■ GOAL OF THE EXERCISE
Repeat only the lines from the one containing "land_x = edge_x - foot_land;" through the one containing "return low.z /", exactly as written, both ends included.

■ COLLECTED MATERIAL
- - -

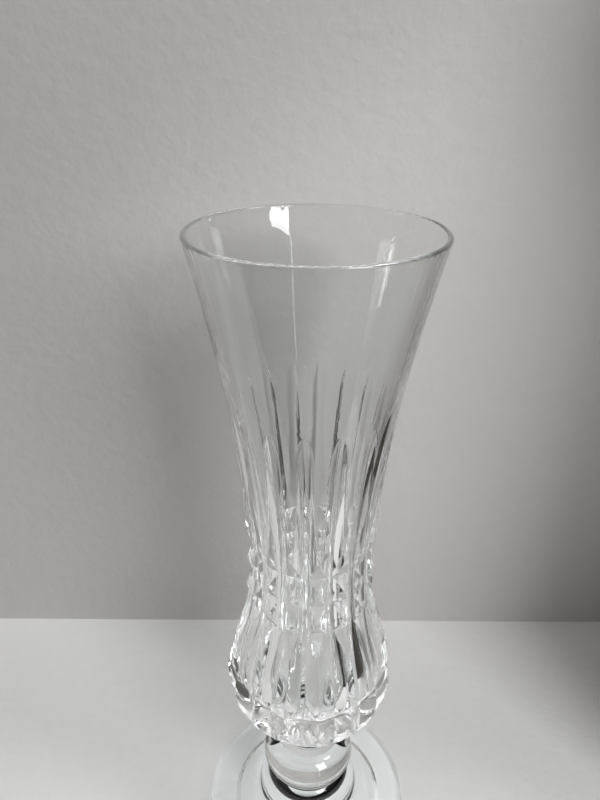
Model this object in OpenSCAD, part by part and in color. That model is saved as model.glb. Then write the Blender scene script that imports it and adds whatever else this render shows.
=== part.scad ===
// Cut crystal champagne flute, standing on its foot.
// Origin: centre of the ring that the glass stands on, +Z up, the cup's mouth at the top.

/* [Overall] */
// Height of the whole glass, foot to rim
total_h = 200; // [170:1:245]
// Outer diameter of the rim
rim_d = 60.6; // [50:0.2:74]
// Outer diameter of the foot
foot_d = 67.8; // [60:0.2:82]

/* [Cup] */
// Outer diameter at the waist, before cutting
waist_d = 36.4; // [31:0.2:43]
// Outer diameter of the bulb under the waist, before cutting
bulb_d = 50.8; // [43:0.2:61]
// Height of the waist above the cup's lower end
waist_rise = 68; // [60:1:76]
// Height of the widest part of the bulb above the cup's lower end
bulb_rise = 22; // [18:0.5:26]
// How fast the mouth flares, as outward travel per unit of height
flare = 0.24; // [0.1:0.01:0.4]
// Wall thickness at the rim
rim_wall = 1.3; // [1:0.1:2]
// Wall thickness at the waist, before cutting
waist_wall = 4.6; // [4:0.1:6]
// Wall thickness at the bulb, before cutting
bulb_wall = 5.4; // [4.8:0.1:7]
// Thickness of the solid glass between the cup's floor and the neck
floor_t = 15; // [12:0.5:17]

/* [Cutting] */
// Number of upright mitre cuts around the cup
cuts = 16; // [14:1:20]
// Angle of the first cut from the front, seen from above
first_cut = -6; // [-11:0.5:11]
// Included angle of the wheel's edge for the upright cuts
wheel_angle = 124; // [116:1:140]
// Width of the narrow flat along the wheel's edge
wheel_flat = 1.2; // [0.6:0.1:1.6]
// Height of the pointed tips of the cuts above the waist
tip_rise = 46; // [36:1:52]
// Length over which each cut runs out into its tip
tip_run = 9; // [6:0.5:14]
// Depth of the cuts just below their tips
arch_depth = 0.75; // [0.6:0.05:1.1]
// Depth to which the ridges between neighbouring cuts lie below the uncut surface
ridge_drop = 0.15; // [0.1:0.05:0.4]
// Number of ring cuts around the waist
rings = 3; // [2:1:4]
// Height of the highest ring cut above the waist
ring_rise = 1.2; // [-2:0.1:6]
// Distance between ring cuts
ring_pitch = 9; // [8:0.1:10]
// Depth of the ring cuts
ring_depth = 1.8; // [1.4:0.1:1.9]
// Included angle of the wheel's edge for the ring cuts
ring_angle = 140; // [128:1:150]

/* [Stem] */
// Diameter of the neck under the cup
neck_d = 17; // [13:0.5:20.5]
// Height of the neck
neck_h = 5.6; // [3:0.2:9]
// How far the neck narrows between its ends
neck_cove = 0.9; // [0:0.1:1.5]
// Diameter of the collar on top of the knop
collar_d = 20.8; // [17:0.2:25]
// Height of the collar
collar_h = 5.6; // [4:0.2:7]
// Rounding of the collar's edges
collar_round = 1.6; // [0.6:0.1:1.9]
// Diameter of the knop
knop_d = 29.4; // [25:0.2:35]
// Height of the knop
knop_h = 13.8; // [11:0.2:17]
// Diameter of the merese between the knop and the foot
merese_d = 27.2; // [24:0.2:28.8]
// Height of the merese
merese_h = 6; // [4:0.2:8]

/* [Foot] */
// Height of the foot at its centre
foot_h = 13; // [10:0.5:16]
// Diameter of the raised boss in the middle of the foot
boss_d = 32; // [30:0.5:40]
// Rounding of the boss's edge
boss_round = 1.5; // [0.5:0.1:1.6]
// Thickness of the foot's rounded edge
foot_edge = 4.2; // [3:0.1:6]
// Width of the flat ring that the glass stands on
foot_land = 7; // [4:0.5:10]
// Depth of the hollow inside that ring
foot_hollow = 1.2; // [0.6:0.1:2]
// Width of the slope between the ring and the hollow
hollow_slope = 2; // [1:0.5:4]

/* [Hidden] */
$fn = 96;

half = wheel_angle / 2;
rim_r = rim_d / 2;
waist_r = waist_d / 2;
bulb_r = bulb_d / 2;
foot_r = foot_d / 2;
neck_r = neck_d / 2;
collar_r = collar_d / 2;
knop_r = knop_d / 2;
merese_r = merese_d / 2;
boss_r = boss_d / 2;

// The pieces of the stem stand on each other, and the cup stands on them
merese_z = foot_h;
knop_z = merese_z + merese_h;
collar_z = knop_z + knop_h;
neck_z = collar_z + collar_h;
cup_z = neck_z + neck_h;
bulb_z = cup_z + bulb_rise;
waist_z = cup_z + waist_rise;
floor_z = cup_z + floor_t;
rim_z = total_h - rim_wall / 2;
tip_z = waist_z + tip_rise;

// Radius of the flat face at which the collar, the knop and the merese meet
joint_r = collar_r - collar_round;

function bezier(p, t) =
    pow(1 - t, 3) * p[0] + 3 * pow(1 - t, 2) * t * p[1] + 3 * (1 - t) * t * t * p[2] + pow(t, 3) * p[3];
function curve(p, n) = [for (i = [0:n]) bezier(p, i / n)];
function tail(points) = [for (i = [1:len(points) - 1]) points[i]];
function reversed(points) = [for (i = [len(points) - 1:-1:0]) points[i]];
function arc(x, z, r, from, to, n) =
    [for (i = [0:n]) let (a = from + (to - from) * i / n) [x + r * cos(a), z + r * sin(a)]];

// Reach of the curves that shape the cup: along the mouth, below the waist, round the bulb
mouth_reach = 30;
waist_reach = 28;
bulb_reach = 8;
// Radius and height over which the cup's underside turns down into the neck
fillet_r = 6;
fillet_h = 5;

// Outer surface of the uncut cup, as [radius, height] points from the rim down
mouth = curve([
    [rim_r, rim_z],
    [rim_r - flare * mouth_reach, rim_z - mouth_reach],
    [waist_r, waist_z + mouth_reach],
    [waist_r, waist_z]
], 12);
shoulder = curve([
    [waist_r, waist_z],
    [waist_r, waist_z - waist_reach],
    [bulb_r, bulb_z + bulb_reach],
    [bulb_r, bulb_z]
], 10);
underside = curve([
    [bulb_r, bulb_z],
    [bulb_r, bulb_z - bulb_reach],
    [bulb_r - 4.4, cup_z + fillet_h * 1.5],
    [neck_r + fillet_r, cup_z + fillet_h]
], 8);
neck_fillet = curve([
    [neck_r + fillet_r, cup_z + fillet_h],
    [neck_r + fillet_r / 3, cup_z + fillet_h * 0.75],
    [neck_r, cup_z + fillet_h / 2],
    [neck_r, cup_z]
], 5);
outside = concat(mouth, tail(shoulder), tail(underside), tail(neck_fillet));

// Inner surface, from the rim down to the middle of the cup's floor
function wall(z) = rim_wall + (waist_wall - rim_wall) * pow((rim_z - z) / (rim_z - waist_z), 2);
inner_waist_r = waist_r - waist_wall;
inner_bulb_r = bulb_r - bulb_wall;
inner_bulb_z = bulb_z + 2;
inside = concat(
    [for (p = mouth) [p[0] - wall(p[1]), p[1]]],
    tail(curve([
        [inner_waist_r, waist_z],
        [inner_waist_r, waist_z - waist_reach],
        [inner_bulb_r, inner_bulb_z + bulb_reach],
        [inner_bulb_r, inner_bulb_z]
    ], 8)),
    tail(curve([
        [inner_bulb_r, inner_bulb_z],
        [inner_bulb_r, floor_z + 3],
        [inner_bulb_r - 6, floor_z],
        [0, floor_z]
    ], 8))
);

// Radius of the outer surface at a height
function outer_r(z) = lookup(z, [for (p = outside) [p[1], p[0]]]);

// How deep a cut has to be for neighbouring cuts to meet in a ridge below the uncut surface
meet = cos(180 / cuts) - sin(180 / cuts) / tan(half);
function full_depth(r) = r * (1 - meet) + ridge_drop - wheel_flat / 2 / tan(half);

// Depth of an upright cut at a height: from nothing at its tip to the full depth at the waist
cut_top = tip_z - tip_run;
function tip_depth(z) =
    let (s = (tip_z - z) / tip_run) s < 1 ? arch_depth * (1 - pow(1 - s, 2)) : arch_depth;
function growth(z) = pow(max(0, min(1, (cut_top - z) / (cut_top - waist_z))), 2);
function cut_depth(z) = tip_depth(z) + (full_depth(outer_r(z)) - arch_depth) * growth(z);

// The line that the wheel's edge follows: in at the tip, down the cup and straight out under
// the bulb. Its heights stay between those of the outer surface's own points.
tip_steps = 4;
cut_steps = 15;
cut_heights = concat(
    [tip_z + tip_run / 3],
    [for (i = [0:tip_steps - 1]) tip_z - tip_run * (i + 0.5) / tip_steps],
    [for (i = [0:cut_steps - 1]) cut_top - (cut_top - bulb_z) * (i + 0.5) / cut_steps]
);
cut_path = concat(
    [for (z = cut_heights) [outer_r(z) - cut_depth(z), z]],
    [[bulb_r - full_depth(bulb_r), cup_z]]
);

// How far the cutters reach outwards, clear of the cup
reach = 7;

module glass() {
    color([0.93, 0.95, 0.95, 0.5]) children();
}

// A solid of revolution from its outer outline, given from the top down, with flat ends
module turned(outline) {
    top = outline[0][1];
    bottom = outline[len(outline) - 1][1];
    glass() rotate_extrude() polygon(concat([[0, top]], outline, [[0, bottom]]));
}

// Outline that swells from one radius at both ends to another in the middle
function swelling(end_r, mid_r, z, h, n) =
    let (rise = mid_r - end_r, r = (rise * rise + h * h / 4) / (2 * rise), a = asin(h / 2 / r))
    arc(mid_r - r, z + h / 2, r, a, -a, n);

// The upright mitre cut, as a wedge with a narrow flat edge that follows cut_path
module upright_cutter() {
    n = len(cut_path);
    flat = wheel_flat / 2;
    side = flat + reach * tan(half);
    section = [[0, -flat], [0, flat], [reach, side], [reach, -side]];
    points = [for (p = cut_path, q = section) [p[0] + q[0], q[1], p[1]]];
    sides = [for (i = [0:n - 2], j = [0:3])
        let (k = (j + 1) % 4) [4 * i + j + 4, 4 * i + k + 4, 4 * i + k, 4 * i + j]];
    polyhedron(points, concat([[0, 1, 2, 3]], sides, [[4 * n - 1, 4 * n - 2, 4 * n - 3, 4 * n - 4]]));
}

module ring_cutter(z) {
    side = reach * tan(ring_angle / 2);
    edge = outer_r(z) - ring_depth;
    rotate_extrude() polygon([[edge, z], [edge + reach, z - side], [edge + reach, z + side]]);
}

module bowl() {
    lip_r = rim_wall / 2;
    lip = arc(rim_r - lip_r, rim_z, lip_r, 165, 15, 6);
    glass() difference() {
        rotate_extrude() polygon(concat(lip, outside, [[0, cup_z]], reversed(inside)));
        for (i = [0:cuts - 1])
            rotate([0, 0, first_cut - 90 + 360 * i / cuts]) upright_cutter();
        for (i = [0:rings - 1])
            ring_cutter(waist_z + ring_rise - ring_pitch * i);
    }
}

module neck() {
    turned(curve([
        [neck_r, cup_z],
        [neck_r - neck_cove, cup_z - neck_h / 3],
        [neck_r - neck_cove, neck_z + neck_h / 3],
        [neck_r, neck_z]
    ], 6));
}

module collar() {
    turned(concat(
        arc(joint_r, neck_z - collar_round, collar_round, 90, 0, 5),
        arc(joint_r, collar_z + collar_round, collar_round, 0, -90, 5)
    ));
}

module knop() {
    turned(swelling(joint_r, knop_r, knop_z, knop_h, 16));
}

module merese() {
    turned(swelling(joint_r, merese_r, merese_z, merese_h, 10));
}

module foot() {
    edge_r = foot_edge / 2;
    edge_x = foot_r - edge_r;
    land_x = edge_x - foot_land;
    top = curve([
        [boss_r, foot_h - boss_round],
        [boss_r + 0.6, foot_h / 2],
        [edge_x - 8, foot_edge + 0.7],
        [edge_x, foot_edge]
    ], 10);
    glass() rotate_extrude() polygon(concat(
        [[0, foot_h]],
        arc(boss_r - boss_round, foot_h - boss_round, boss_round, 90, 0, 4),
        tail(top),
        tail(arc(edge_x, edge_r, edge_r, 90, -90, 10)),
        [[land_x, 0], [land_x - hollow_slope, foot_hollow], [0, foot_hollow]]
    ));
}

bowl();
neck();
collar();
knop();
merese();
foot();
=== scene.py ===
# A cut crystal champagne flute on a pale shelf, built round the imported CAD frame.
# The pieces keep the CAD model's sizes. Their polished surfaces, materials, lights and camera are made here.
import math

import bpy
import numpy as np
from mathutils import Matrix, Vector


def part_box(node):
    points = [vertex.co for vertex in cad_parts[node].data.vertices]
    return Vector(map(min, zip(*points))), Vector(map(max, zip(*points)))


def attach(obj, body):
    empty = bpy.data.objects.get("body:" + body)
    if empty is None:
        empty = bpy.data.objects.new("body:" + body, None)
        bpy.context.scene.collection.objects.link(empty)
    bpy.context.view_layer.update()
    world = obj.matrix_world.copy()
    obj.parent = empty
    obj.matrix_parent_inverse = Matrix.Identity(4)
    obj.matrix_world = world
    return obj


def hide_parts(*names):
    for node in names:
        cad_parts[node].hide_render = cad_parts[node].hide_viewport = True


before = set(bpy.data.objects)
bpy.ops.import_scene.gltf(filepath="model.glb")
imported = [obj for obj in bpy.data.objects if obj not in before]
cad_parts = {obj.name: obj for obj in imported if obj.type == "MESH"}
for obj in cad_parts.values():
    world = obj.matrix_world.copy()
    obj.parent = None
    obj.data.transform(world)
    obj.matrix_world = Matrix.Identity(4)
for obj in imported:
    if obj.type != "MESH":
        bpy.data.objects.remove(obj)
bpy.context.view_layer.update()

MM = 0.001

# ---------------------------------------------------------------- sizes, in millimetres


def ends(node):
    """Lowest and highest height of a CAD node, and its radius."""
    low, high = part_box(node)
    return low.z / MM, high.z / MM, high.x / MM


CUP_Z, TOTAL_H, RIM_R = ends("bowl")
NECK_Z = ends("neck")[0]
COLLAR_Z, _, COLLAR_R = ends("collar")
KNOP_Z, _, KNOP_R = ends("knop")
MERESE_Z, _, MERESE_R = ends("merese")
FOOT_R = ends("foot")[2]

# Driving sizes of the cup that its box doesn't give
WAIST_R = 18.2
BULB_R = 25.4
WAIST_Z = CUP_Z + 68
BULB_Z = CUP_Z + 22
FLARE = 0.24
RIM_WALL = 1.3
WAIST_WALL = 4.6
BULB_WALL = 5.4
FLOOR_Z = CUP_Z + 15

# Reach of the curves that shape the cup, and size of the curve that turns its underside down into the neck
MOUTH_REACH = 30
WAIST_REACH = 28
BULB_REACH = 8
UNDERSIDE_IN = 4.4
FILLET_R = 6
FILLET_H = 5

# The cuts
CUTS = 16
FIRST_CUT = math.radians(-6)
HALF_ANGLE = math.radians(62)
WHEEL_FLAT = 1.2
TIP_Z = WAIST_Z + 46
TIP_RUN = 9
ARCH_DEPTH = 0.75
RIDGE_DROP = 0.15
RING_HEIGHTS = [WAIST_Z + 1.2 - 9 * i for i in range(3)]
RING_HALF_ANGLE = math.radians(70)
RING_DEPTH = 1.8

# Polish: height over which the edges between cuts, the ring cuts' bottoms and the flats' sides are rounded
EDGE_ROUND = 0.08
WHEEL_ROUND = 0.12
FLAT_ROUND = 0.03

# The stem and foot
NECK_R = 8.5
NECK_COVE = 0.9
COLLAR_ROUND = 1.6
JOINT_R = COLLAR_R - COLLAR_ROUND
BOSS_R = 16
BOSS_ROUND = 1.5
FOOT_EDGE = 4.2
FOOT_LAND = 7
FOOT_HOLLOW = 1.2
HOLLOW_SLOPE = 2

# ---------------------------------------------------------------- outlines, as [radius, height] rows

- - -

■ EXERCISE ANSWER
    land_x = edge_x - foot_land;
    top = curve([
        [boss_r, foot_h - boss_round],
        [boss_r + 0.6, foot_h / 2],
        [edge_x - 8, foot_edge + 0.7],
        [edge_x, foot_edge]
    ], 10);
    glass() rotate_extrude() polygon(concat(
        [[0, foot_h]],
        arc(boss_r - boss_round, foot_h - boss_round, boss_round, 90, 0, 4),
        tail(top),
        tail(arc(edge_x, edge_r, edge_r, 90, -90, 10)),
        [[land_x, 0], [land_x - hollow_slope, foot_hollow], [0, foot_hollow]]
    ));
}

bowl();
neck();
collar();
knop();
merese();
foot();
=== scene.py ===
# A cut crystal champagne flute on a pale shelf, built round the imported CAD frame.
# The pieces keep the CAD model's sizes. Their polished surfaces, materials, lights and camera are made here.
import math

import bpy
import numpy as np
from mathutils import Matrix, Vector


def part_box(node):
    points = [vertex.co for vertex in cad_parts[node].data.vertices]
    return Vector(map(min, zip(*points))), Vector(map(max, zip(*points)))


def attach(obj, body):
    empty = bpy.data.objects.get("body:" + body)
    if empty is None:
        empty = bpy.data.objects.new("body:" + body, None)
        bpy.context.scene.collection.objects.link(empty)
    bpy.context.view_layer.update()
    world = obj.matrix_world.copy()
    obj.parent = empty
    obj.matrix_parent_inverse = Matrix.Identity(4)
    obj.matrix_world = world
    return obj


def hide_parts(*names):
    for node in names:
        cad_parts[node].hide_render = cad_parts[node].hide_viewport = True


before = set(bpy.data.objects)
bpy.ops.import_scene.gltf(filepath="model.glb")
imported = [obj for obj in bpy.data.objects if obj not in before]
cad_parts = {obj.name: obj for obj in imported if obj.type == "MESH"}
for obj in cad_parts.values():
    world = obj.matrix_world.copy()
    obj.parent = None
    obj.data.transform(world)
    obj.matrix_world = Matrix.Identity(4)
for obj in imported:
    if obj.type != "MESH":
        bpy.data.objects.remove(obj)
bpy.context.view_layer.update()

MM = 0.001

# ---------------------------------------------------------------- sizes, in millimetres


def ends(node):
    """Lowest and highest height of a CAD node, and its radius."""
    low, high = part_box(node)
    return low.z / MM, high.z / MM, high.x / MM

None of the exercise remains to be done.